Christ didn’t just die for the sins of Israel, but the sins of these pagan Corinthians, the sins of America, the sins of Europe, the sins of the Orient. He died for them all. This was the fulfillment of God’s whole design from day one. That He would go to the Cross and take upon Himself men’s sins. Now let’s go on to verse 4.
I Corinthians 15:4
“And that he was buried, (He had to be in order to prove beyond a shadow of a doubt that He was dead. This was not some tomfoolery, or beguiling whatever. He died. He was dead three days and three nights in the tomb.) and that he rose again the third day according to the scriptures:”
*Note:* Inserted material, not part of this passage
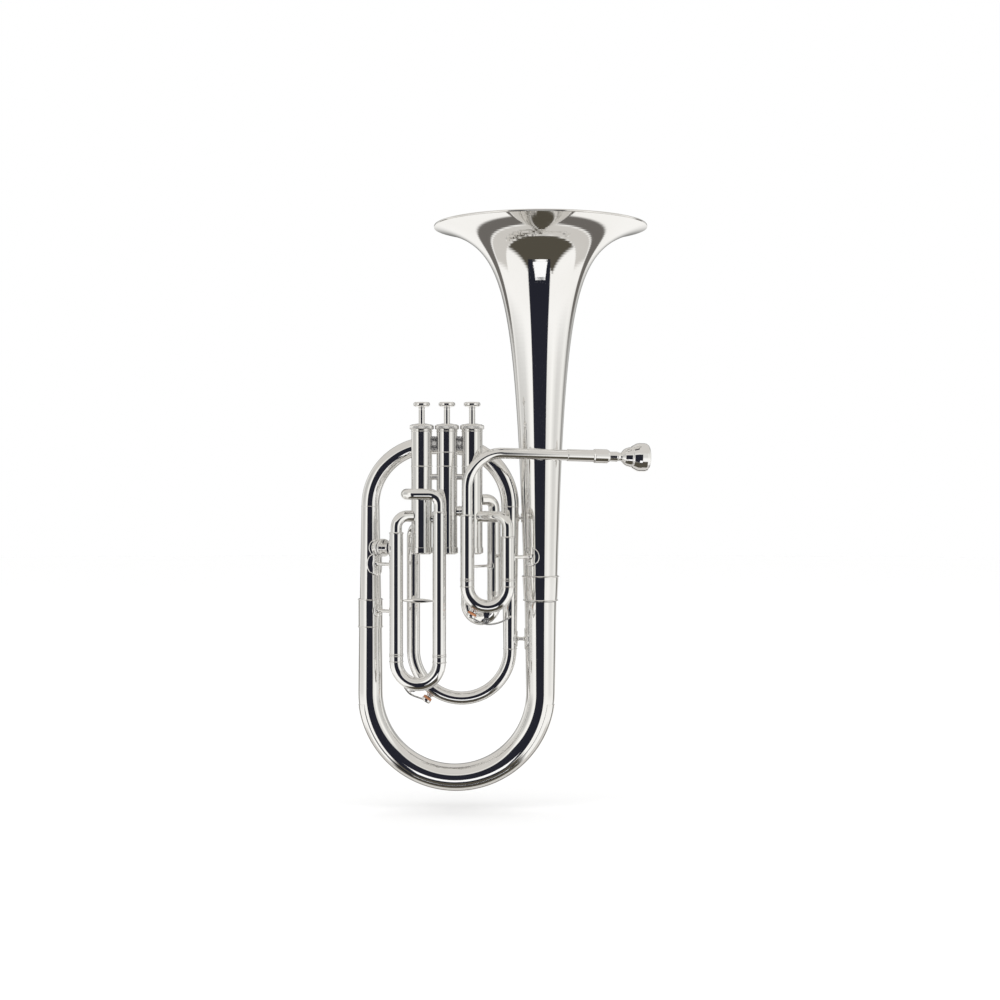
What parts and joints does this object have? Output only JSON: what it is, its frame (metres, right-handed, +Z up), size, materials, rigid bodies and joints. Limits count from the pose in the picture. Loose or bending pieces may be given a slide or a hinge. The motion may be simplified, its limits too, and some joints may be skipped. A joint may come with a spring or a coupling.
{
  "type": "baritone horn",
  "caption": "Upright baritone horn in silver plate: flared bell, looped conical tubing, piston valves with springs, pull-out slides, water keys and a removable mouthpiece.",
  "frame": {"origin": "lowest point of the bottom bow's guard, on the bow's centre line", "axes": "+Z up along the bell's axis towards its mouth, +X from the outer branch towards the mouthpiece, +Y away from the side that carries the slides"},
  "size_m": [0.317, 0.231, 0.6135],
  "materials": {
    "silver": "bright silver plate on brass, polished to a mirror",
    "piston": "fine lapped nickel alloy",
    "steel": "drawn and turned steel",
    "felt": "dense wool felt",
    "cork": "fine-grained cork, slightly darkened"
  },
  "bodies": {
    "horn": {"bell": "silver", "bell_rim": "silver", "bell_ferrule": "silver", "bottom_bow": "silver", "bow_guard": "silver", "branch_ferrule": "silver", "outer_branch": "silver", "top_bow": "silver", "inner_branch": "silver", "inner_bow": "silver", "valve_casing_1": "silver", "valve_casing_2": "silver", "valve_casing_3": "silver", "top_caps": "silver", "cap_felts": "felt", "bottom_caps": "silver", "piston_guides": "steel", "casing_plates": "silver", "plate_screws": "steel", "valve_knuckles": "silver", "leadpipe": "silver", "mouthpiece_receiver": "silver", "leadpipe_brace": "silver", "tuning_outer_tubes": "silver", "tuning_port_tube": "silver", "first_outer_tubes": "silver", "first_port_tubes": "silver", "second_outer_tubes": "silver", "third_outer_tubes": "silver", "third_port_tubes": "silver", "bell_braces": "silver", "branch_braces": "silver", "slide_braces": "silver", "key_2_saddle": "silver", "key_2_pivot": "steel", "key_2_spring": "steel"},
    "mouthpiece": {"mouthpiece": "silver"},
    "tuning_slide": {"tuning_crook": "silver", "key_1_saddle": "silver", "key_1_pivot": "steel", "key_1_spring": "steel"},
    "first_slide": {"first_crook": "silver"},
    "second_slide": {"second_crook": "silver"},
    "third_slide": {"third_crook": "silver"},
    "valve_1": {"piston_1": "piston", "stem_1": "silver", "button_1": "silver", "spring_1": "steel"},
    "valve_2": {"piston_2": "piston", "stem_2": "silver", "button_2": "silver", "spring_2": "steel"},
    "valve_3": {"piston_3": "piston", "stem_3": "silver", "button_3": "silver", "spring_3": "steel"},
    "key_1": {"key_1_lever": "silver", "key_1_cork": "cork"},
    "key_2": {"key_2_lever": "silver", "key_2_cork": "cork"}
  },
  "joints": [
    {"name": "valve_1_press", "type": "slide", "parent": "horn", "child": "valve_1", "axis": [0, 0, -1], "range_m": [0, 0.0165], "stiffness_N_per_m": 120, "springref_m": -0.02, "deforming": ["spring_1"]},
    {"name": "valve_2_press", "type": "slide", "parent": "horn", "child": "valve_2", "axis": [0, 0, -1], "range_m": [0, 0.0165], "stiffness_N_per_m": 120, "springref_m": -0.02, "deforming": ["spring_2"]},
    {"name": "valve_3_press", "type": "slide", "parent": "horn", "child": "valve_3", "axis": [0, 0, -1], "range_m": [0, 0.0165], "stiffness_N_per_m": 120, "springref_m": -0.02, "deforming": ["spring_3"]},
    {"name": "mouthpiece_pull", "type": "slide", "parent": "horn", "child": "mouthpiece", "axis": [0.976, 0.2164, -0.0244], "range_m": [0, 0.02]},
    {"name": "tuning_pull", "type": "slide", "parent": "horn", "child": "tuning_slide", "axis": [0, 0, -1], "range_m": [0, 0.035]},
    {"name": "first_pull", "type": "slide", "parent": "horn", "child": "first_slide", "axis": [0, 0, -1], "range_m": [0, 0.03]},
    {"name": "second_pull", "type": "slide", "parent": "horn", "child": "second_slide", "axis": [0, 1, 0], "range_m": [0, 0.012]},
    {"name": "third_pull", "type": "slide", "parent": "horn", "child": "third_slide", "axis": [0, 0, -1], "range_m": [0, 0.09]},
    {"name": "key_1_lift", "type": "hinge", "parent": "tuning_slide", "child": "key_1", "pos_m": [0.03388, -0.0485, 0.18827], "axis": [0, -1, 0], "range_deg": [0, 20], "stiffness_Nm_per_rad": 0.02, "springref_deg": -34.38},
    {"name": "key_2_lift", "type": "hinge", "parent": "horn", "child": "key_2", "pos_m": [-0.04535, 0, 0.11119], "axis": [0, 1, 0], "range_deg": [0, 20], "stiffness_Nm_per_rad": 0.02, "springref_deg": -34.38}
  ]
}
Again, the Sovereign God was in complete control. How can the unbelieving world continue to ridicule the Book when they know from history, from archaeology, that these Old Testament writers lived. They were real, they were flesh and blood. We’ve found excerpts of their writings, whether it be on clay tablets or whatever. They lived and we know those things were written a thousand, fifteen hundred, two thousand years before Christ came. But here He came. And we know that David wrote in the Psalms a perfect picture of the crucifixion. We know that David wrote in 1000 B.C. concerning His resurrection. But it was in such vague language that it took this Apostle to bring it out into the open. It was all back there and that was why he mentions it. It was according to the scriptures that the Gospel came about and that He rose again the third day according to the scriptures. Now that’s the Gospel that he received and he took to Corinth.
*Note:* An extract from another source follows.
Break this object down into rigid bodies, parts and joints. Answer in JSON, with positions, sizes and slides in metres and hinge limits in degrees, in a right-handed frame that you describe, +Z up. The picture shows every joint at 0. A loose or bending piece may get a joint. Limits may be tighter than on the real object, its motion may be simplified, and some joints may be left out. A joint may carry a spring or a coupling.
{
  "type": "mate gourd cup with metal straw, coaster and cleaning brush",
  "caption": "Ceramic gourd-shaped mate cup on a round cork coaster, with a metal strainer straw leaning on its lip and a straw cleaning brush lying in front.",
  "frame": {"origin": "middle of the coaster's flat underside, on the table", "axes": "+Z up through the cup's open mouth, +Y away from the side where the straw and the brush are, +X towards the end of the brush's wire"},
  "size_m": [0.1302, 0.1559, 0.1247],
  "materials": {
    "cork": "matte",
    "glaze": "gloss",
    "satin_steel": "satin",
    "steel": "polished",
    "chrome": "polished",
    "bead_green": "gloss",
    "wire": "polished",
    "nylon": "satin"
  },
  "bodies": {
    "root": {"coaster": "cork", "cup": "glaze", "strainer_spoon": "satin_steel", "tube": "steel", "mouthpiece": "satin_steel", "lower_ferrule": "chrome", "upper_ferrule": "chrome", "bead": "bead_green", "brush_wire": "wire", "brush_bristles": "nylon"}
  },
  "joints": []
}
Now let’s go back to Chapter 11 and we have it here again, that all the things that Paul had instituted in the little group of believers. You want to remember that none of these New Testament churches were in huge edifices as we see in America and Europe and so forth. Where did they meet? They met in homes! The average local church probably didn’t have more than a common ordinary home would accommodate. A dozen, two dozen, and if they had a huge home maybe they could get 30 or 40 in there. But they weren’t huge congregations, but nevertheless, whatever they rested on, they had gotten it from the Apostle Paul.